For all of us this was a first experience in a big conference and the first time at Law and Society Association Conference. We presented a panel on the Law and Film Club “Eating Popcorn Like a Lawyer”, and our upcoming book. It was also the first time that we were all together in a physical space (we organised the panel with Edward and Mathilde Baril-Jannard from McGill). Each of us would like to add some personal impressions about this experience.
Louis Hill: The Law and Society gathering was a wonderful experience. I attended several seminars, mainly related to the institution of the jury. I have recently become more and more interested in lay justice and have begun writing about it. Being able to talk about this with scholars working in America, where the jury is so central, was very insightful. Concerning the Law and Cinema panel, I thought it was very enriching to have an American perspective on the matter. The use of films within Critical Race Theory projects was particularly interesting.
Alexia Katsiginis: I attended my first Law and Society conference this year, which brought together over 2,500 researchers from across the world working on the intersection between law and society. Professionally, the conference allowed me to make connections with researchers working in my field. I met scholars who have been central to my own research, as well as other young scholars whose work overlaps with my own. A community of researchers who have encountered relatable challenges both in their research and when entering the job market makes it easier to navigate the often complicated terrain of academia. Moreover, the panel on which I presented was an excellent opportunity to publicise and discuss our upcoming book on Law and Film, to which a number of doctoral students and professors from the law school contributed. The panel provoked interesting discussions about academic freedom, legal pedagogy, and aesthetics.
Vittoria Becci: Attending the Law and Society conference was exciting. I had the chance to meet in person and listen to some of the main authors I have only encountered through their books and articles. I also met some new scholars that fascinated me. Not only that, but I mostly attended panels on the use of audiovisual methodology in legal research, legal consciousness, and queer theory. These are topics relevant to my research and my interests, and to have the opportunity to have them discussed all at once was wonderful. With our panel on law and film, we also contributed to a debate on the visual and the humanities related to law. We had a very exciting discussion on ways of teaching, and the meaning of the images in law.
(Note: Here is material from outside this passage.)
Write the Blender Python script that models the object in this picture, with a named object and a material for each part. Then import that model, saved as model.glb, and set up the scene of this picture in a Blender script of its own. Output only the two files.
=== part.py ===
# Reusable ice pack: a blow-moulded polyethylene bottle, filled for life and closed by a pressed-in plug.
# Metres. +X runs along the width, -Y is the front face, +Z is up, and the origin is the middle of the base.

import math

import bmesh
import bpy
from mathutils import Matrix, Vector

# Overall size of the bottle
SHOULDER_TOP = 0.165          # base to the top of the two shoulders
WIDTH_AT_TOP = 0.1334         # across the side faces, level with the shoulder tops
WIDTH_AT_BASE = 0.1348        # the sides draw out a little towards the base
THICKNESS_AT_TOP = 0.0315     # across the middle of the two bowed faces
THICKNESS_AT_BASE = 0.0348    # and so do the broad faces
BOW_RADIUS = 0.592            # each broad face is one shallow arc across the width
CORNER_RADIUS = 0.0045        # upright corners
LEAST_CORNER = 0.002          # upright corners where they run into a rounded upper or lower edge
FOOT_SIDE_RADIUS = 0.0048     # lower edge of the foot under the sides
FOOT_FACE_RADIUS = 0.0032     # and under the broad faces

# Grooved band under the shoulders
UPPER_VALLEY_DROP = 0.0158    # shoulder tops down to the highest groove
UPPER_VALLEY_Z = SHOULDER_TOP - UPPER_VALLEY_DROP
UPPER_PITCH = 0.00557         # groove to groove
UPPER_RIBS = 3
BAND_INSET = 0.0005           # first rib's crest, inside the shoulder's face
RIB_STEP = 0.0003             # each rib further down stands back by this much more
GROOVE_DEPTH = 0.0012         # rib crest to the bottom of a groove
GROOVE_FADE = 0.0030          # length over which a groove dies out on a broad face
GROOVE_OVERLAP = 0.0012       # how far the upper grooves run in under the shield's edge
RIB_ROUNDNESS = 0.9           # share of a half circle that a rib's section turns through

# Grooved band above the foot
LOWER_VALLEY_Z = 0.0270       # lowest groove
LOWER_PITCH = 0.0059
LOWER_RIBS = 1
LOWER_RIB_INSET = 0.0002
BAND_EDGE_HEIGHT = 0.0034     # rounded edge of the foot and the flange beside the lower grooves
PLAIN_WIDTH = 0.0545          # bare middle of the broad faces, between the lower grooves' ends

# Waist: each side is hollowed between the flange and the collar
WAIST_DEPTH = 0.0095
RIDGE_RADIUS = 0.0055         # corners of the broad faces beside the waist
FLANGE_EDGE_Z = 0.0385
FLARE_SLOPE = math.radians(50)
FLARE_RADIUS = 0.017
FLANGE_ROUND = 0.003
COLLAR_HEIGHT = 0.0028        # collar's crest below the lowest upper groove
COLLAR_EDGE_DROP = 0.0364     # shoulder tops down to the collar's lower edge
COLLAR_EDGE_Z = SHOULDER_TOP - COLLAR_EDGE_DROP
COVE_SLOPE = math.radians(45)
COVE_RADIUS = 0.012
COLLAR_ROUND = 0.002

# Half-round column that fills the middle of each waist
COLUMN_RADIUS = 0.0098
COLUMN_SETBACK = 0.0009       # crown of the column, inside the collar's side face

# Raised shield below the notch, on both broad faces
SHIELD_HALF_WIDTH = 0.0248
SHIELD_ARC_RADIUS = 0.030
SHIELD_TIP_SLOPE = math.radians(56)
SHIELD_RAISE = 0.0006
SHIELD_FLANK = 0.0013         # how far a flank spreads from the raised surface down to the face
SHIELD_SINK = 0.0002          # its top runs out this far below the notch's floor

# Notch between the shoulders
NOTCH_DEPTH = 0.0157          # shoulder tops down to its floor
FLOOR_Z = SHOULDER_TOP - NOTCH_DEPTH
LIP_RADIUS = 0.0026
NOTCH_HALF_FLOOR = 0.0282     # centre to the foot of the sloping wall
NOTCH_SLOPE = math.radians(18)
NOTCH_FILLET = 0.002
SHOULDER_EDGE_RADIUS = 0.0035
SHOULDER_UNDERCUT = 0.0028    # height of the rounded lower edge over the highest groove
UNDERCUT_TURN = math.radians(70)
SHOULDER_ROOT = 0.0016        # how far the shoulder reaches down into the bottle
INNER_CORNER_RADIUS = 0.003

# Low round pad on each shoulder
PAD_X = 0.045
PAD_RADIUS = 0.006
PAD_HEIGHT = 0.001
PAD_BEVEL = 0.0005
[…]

The fact that the conference was in Denver (Colorado, USA), so far away from European ways of debating and interacting, was also a formative experience.
How do you plan to continue this experience and what are your plans for the future?
Academic life is always on the move. Someone will leave, some other will stay, but hopefully some new PhD students will continue the tradition and let it evolve. To create continuity was one of the missions of the club, the one that also led us to write a book inspired by this seminar.
With a first big support expressed by Gunter Frankenber, the book is edited by Edward van Daalen, Alexia Katsiginis and I, and contains contributions from Sciences Po professors and PhD students such as Severine Dusollier, Helena Alviar, Louis Hill, Elie Aslanoff, Alberto Rinaldi. We hope that this book, that will be published at the beginning of 2025 by Routledge, will contribute to a field that we believe need to be reinvigorated and to promote taking the time to eat popcorn while watching, looking, observing and thinking like a lawyer. We also hope that the book will contribute to have more law and film club in law schools to broader the debate in law and humanities.